This is the last edition before the end of the U.S. electoral period. If you’re in the U.S., have you voted yet? It may not be the last one before we know its outcome.
🧀 The Emmental defence
This graphic has been doing the rounds lately. It’s not new, but many public health experts in Europe have felt the need to update it and share it widely (I wonder why). Better than any other, it explains how the various measures work together to keep us safe:
Some countries bet the house on masks and we saw how well that worked (Lockdown, Part II). Preventing such drastic measures requires governments to implement solid testing, tracing, and isolating, enforce quarantine, provide financial stimulus, and make pseudoscience-resistant policies. It also requires each of us to do our part.
How to use this: print it out, tape it your classrooms walls, your offices, your shops, your supermarkets. Act on what you can control and call your elected officials for everything else.

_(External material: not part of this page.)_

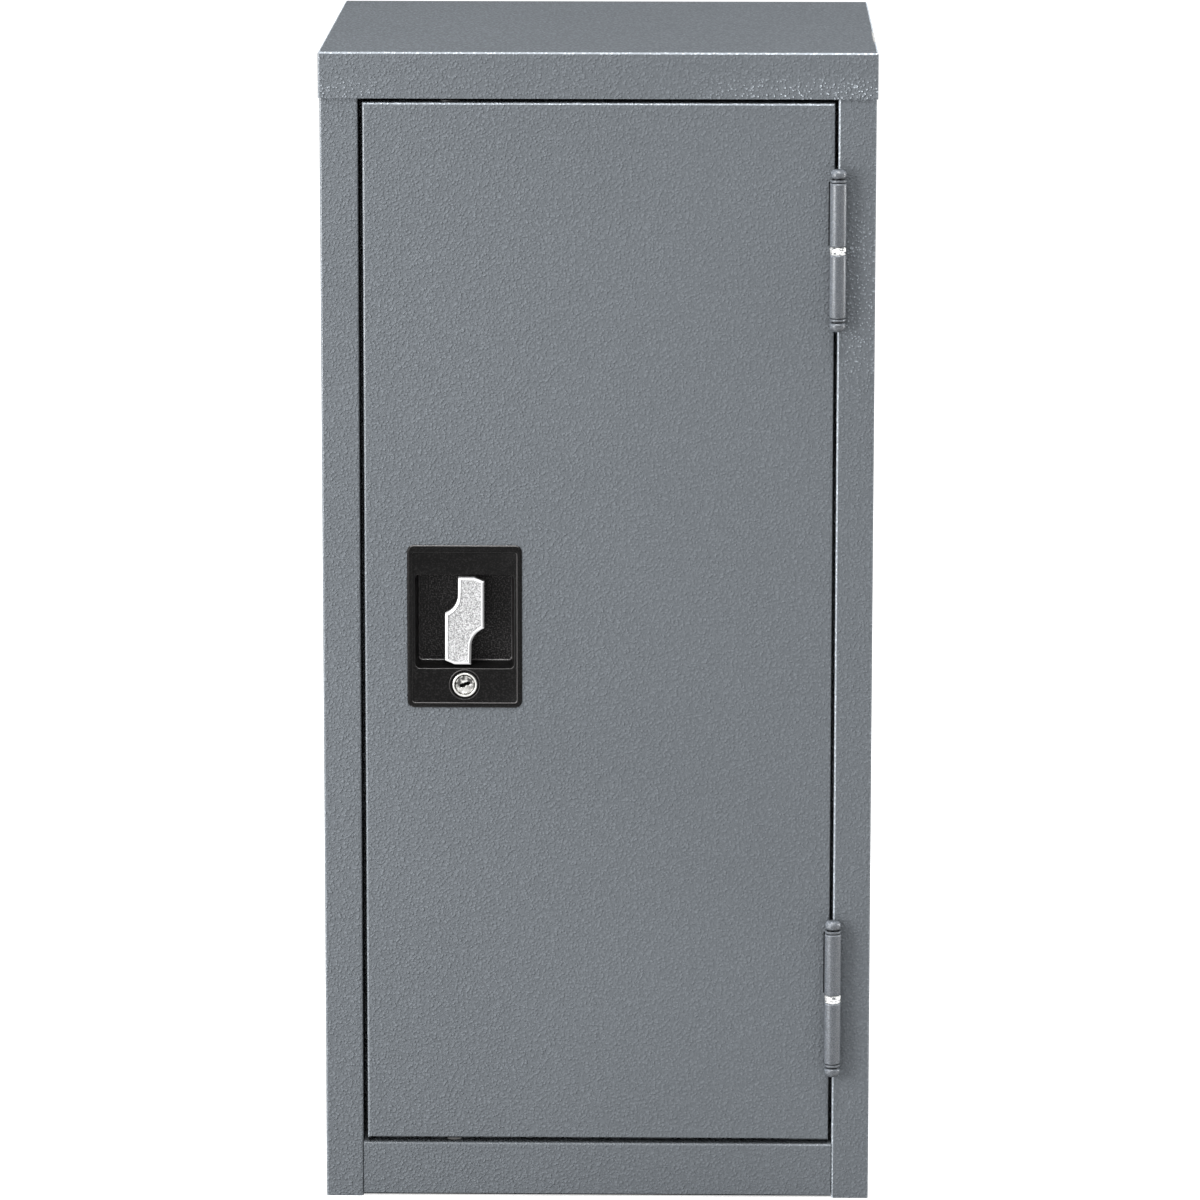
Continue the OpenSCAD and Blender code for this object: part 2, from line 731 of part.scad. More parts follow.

🩺 The public health approach to everything
More than just another helpful fact, I just wanted to talk about another way of thinking about some of the problems that plague us.
France experienced two violent attacks within two weeks. The reaction was the usual one: we won’t abandon our values, we won’t negotiate with terrorists, minutes of silence, security, police, repression.
These attacks have been happening more and more frequently. On September 25, a guy attacked two people in front of the Charlie Hebdo offices. Before then, there were two attacks in January and two in April. That’s just 2020. Since 2015, we’ve averaged five attacks a year, with fatalities ranging from 0 to 130. It’s not improving. At what point do we take note of the fact that what we’re doing isn't helping?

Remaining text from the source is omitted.